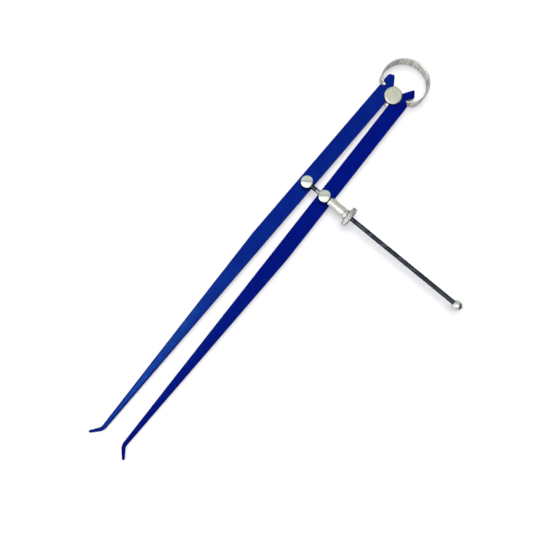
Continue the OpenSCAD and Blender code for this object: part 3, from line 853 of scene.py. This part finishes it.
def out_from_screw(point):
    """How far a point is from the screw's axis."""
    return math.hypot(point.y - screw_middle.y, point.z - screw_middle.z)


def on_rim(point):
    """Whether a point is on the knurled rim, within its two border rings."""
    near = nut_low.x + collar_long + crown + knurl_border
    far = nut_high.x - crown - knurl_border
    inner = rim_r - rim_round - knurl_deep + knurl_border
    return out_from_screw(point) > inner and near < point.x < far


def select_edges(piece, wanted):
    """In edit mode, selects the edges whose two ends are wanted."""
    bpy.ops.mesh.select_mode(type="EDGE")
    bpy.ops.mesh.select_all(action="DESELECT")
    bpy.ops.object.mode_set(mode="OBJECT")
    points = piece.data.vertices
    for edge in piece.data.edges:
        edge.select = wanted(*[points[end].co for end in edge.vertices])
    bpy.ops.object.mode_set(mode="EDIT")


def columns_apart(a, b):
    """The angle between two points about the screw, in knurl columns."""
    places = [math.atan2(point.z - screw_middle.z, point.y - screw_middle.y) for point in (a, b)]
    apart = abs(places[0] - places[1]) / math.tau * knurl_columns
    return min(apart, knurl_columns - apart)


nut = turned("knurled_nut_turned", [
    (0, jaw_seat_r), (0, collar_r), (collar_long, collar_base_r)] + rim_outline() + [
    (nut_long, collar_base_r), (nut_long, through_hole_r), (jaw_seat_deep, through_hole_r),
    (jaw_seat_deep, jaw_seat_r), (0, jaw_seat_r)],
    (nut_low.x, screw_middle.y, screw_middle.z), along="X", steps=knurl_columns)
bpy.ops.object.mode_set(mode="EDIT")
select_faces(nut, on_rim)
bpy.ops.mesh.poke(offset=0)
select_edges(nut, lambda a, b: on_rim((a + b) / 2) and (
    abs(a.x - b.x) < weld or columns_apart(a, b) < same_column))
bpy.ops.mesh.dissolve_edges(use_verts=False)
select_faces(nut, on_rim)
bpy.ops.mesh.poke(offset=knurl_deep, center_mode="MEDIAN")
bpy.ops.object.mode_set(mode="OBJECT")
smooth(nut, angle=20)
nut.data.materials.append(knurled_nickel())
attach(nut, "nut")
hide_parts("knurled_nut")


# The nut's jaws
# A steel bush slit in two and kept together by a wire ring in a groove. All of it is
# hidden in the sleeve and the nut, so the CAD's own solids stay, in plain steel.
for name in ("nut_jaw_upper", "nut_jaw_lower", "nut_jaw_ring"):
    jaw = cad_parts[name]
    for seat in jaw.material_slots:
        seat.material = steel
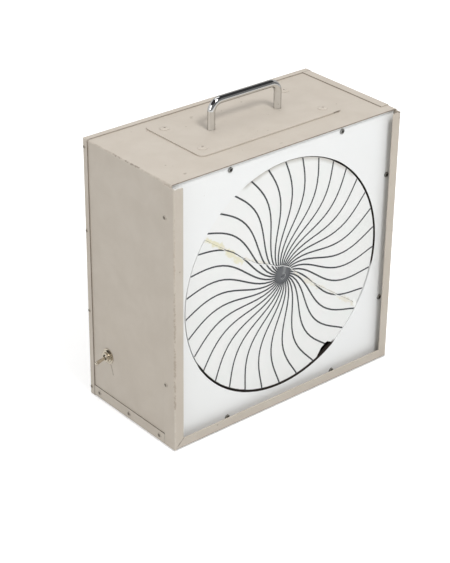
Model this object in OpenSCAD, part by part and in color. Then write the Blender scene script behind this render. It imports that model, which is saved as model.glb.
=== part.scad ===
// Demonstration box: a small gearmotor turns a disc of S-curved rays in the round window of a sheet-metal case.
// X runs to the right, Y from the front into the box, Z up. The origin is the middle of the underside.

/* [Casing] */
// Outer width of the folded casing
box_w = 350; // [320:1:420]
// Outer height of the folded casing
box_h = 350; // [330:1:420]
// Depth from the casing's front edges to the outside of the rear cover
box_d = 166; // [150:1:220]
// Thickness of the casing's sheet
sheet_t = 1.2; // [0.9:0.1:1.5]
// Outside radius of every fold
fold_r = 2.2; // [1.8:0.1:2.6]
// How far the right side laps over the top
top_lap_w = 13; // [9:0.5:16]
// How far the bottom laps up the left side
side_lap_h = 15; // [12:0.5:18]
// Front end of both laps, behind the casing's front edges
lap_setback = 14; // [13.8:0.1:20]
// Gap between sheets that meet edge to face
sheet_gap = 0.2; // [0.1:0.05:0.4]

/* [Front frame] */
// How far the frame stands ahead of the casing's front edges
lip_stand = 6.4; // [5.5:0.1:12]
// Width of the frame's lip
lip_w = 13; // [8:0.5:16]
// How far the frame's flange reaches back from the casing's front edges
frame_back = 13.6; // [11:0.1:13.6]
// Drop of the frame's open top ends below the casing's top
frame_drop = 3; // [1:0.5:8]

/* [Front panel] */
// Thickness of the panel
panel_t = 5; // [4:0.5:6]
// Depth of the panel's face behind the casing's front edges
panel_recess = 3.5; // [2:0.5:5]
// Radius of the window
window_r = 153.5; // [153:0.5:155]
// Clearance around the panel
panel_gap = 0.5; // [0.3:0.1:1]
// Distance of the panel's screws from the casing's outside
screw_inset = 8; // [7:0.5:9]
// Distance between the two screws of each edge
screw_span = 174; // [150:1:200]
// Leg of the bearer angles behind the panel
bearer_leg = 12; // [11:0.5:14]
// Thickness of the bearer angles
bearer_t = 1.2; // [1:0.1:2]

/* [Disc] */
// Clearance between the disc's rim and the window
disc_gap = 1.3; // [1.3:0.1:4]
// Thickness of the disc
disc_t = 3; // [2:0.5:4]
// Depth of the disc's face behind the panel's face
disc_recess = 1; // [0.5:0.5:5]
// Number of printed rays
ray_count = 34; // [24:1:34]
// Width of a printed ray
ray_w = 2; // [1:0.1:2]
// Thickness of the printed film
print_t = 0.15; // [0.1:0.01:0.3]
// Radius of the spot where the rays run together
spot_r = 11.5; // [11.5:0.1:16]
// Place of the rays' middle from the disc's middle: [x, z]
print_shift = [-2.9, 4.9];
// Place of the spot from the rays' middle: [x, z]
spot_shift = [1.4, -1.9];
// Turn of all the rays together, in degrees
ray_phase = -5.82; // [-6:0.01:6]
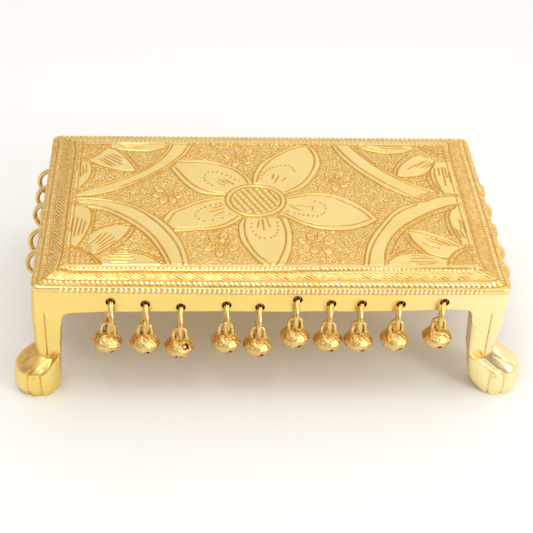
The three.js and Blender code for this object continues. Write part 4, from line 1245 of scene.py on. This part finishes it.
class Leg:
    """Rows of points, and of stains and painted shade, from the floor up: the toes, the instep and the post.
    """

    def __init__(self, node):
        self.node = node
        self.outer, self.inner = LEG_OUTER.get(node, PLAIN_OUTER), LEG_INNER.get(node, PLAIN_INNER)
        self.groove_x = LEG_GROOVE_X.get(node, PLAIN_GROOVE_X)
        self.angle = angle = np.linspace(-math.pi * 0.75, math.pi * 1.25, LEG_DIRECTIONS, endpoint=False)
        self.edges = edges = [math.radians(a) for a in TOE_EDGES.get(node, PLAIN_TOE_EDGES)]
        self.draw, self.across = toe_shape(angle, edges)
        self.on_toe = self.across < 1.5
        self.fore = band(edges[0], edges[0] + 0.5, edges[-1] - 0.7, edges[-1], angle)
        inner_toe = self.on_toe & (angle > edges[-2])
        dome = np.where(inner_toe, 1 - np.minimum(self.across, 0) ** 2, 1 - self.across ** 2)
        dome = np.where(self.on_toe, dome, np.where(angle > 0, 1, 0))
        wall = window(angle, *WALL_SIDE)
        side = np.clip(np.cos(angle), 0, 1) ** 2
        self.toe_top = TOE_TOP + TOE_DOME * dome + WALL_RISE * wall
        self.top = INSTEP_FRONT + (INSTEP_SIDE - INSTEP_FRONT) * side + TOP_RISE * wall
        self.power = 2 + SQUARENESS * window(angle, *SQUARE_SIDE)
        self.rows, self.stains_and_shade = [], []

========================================

§ What the task requires
Above are some records; extract every one of them exactly.

§ Problem solution
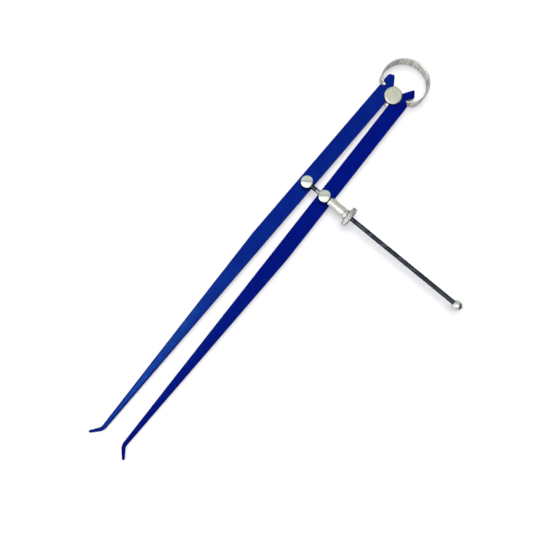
Continue the OpenSCAD and Blender code for this object: part 3, from line 853 of scene.py. This part finishes it.
def out_from_screw(point):
    """How far a point is from the screw's axis."""
    return math.hypot(point.y - screw_middle.y, point.z - screw_middle.z)


def on_rim(point):
    """Whether a point is on the knurled rim, within its two border rings."""
    near = nut_low.x + collar_long + crown + knurl_border
    far = nut_high.x - crown - knurl_border
    inner = rim_r - rim_round - knurl_deep + knurl_border
    return out_from_screw(point) > inner and near < point.x < far


def select_edges(piece, wanted):
    """In edit mode, selects the edges whose two ends are wanted."""
    bpy.ops.mesh.select_mode(type="EDGE")
    bpy.ops.mesh.select_all(action="DESELECT")
    bpy.ops.object.mode_set(mode="OBJECT")
    points = piece.data.vertices
    for edge in piece.data.edges:
        edge.select = wanted(*[points[end].co for end in edge.vertices])
    bpy.ops.object.mode_set(mode="EDIT")


def columns_apart(a, b):
    """The angle between two points about the screw, in knurl columns."""
    places = [math.atan2(point.z - screw_middle.z, point.y - screw_middle.y) for point in (a, b)]
    apart = abs(places[0] - places[1]) / math.tau * knurl_columns
    return min(apart, knurl_columns - apart)


nut = turned("knurled_nut_turned", [
    (0, jaw_seat_r), (0, collar_r), (collar_long, collar_base_r)] + rim_outline() + [
    (nut_long, collar_base_r), (nut_long, through_hole_r), (jaw_seat_deep, through_hole_r),
    (jaw_seat_deep, jaw_seat_r), (0, jaw_seat_r)],
    (nut_low.x, screw_middle.y, screw_middle.z), along="X", steps=knurl_columns)
bpy.ops.object.mode_set(mode="EDIT")
select_faces(nut, on_rim)
bpy.ops.mesh.poke(offset=0)
select_edges(nut, lambda a, b: on_rim((a + b) / 2) and (
    abs(a.x - b.x) < weld or columns_apart(a, b) < same_column))
bpy.ops.mesh.dissolve_edges(use_verts=False)
select_faces(nut, on_rim)
bpy.ops.mesh.poke(offset=knurl_deep, center_mode="MEDIAN")
bpy.ops.object.mode_set(mode="OBJECT")
smooth(nut, angle=20)
nut.data.materials.append(knurled_nickel())
attach(nut, "nut")
hide_parts("knurled_nut")


# The nut's jaws
# A steel bush slit in two and kept together by a wire ring in a groove. All of it is
# hidden in the sleeve and the nut, so the CAD's own solids stay, in plain steel.
for name in ("nut_jaw_upper", "nut_jaw_lower", "nut_jaw_ring"):
    jaw = cad_parts[name]
    for seat in jaw.material_slots:
        seat.material = steel
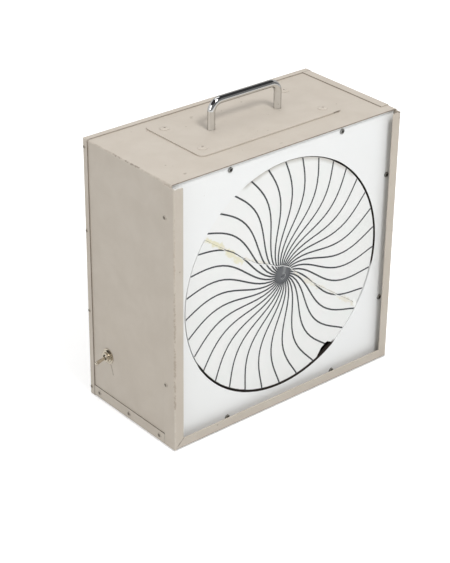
Model this object in OpenSCAD, part by part and in color. Then write the Blender scene script behind this render. It imports that model, which is saved as model.glb.
=== part.scad ===
// Demonstration box: a small gearmotor turns a disc of S-curved rays in the round window of a sheet-metal case.
// X runs to the right, Y from the front into the box, Z up. The origin is the middle of the underside.

/* [Casing] */
// Outer width of the folded casing
box_w = 350; // [320:1:420]
// Outer height of the folded casing
box_h = 350; // [330:1:420]
// Depth from the casing's front edges to the outside of the rear cover
box_d = 166; // [150:1:220]
// Thickness of the casing's sheet
sheet_t = 1.2; // [0.9:0.1:1.5]
// Outside radius of every fold
fold_r = 2.2; // [1.8:0.1:2.6]
// How far the right side laps over the top
top_lap_w = 13; // [9:0.5:16]
// How far the bottom laps up the left side
side_lap_h = 15; // [12:0.5:18]
// Front end of both laps, behind the casing's front edges
lap_setback = 14; // [13.8:0.1:20]
// Gap between sheets that meet edge to face
sheet_gap = 0.2; // [0.1:0.05:0.4]

/* [Front frame] */
// How far the frame stands ahead of the casing's front edges
lip_stand = 6.4; // [5.5:0.1:12]
// Width of the frame's lip
lip_w = 13; // [8:0.5:16]
// How far the frame's flange reaches back from the casing's front edges
frame_back = 13.6; // [11:0.1:13.6]
// Drop of the frame's open top ends below the casing's top
frame_drop = 3; // [1:0.5:8]

/* [Front panel] */
// Thickness of the panel
panel_t = 5; // [4:0.5:6]
// Depth of the panel's face behind the casing's front edges
panel_recess = 3.5; // [2:0.5:5]
// Radius of the window
window_r = 153.5; // [153:0.5:155]
// Clearance around the panel
panel_gap = 0.5; // [0.3:0.1:1]
// Distance of the panel's screws from the casing's outside
screw_inset = 8; // [7:0.5:9]
// Distance between the two screws of each edge
screw_span = 174; // [150:1:200]
// Leg of the bearer angles behind the panel
bearer_leg = 12; // [11:0.5:14]
// Thickness of the bearer angles
bearer_t = 1.2; // [1:0.1:2]

/* [Disc] */
// Clearance between the disc's rim and the window
disc_gap = 1.3; // [1.3:0.1:4]
// Thickness of the disc
disc_t = 3; // [2:0.5:4]
// Depth of the disc's face behind the panel's face
disc_recess = 1; // [0.5:0.5:5]
// Number of printed rays
ray_count = 34; // [24:1:34]
// Width of a printed ray
ray_w = 2; // [1:0.1:2]
// Thickness of the printed film
print_t = 0.15; // [0.1:0.01:0.3]
// Radius of the spot where the rays run together
spot_r = 11.5; // [11.5:0.1:16]
// Place of the rays' middle from the disc's middle: [x, z]
print_shift = [-2.9, 4.9];
// Place of the spot from the rays' middle: [x, z]
spot_shift = [1.4, -1.9];
// Turn of all the rays together, in degrees
ray_phase = -5.82; // [-6:0.01:6]
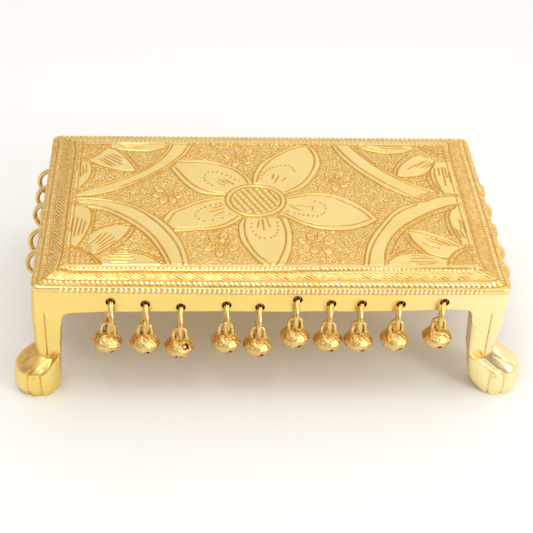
The three.js and Blender code for this object continues. Write part 4, from line 1245 of scene.py on. This part finishes it.
class Leg:
    """Rows of points, and of stains and painted shade, from the floor up: the toes, the instep and the post.
    """

    def __init__(self, node):
        self.node = node
        self.outer, self.inner = LEG_OUTER.get(node, PLAIN_OUTER), LEG_INNER.get(node, PLAIN_INNER)
        self.groove_x = LEG_GROOVE_X.get(node, PLAIN_GROOVE_X)
        self.angle = angle = np.linspace(-math.pi * 0.75, math.pi * 1.25, LEG_DIRECTIONS, endpoint=False)
        self.edges = edges = [math.radians(a) for a in TOE_EDGES.get(node, PLAIN_TOE_EDGES)]
        self.draw, self.across = toe_shape(angle, edges)
        self.on_toe = self.across < 1.5
        self.fore = band(edges[0], edges[0] + 0.5, edges[-1] - 0.7, edges[-1], angle)
        inner_toe = self.on_toe & (angle > edges[-2])
        dome = np.where(inner_toe, 1 - np.minimum(self.across, 0) ** 2, 1 - self.across ** 2)
        dome = np.where(self.on_toe, dome, np.where(angle > 0, 1, 0))
        wall = window(angle, *WALL_SIDE)
        side = np.clip(np.cos(angle), 0, 1) ** 2
        self.toe_top = TOE_TOP + TOE_DOME * dome + WALL_RISE * wall
        self.top = INSTEP_FRONT + (INSTEP_SIDE - INSTEP_FRONT) * side + TOP_RISE * wall
        self.power = 2 + SQUARENESS * window(angle, *SQUARE_SIDE)
        self.rows, self.stains_and_shade = [], []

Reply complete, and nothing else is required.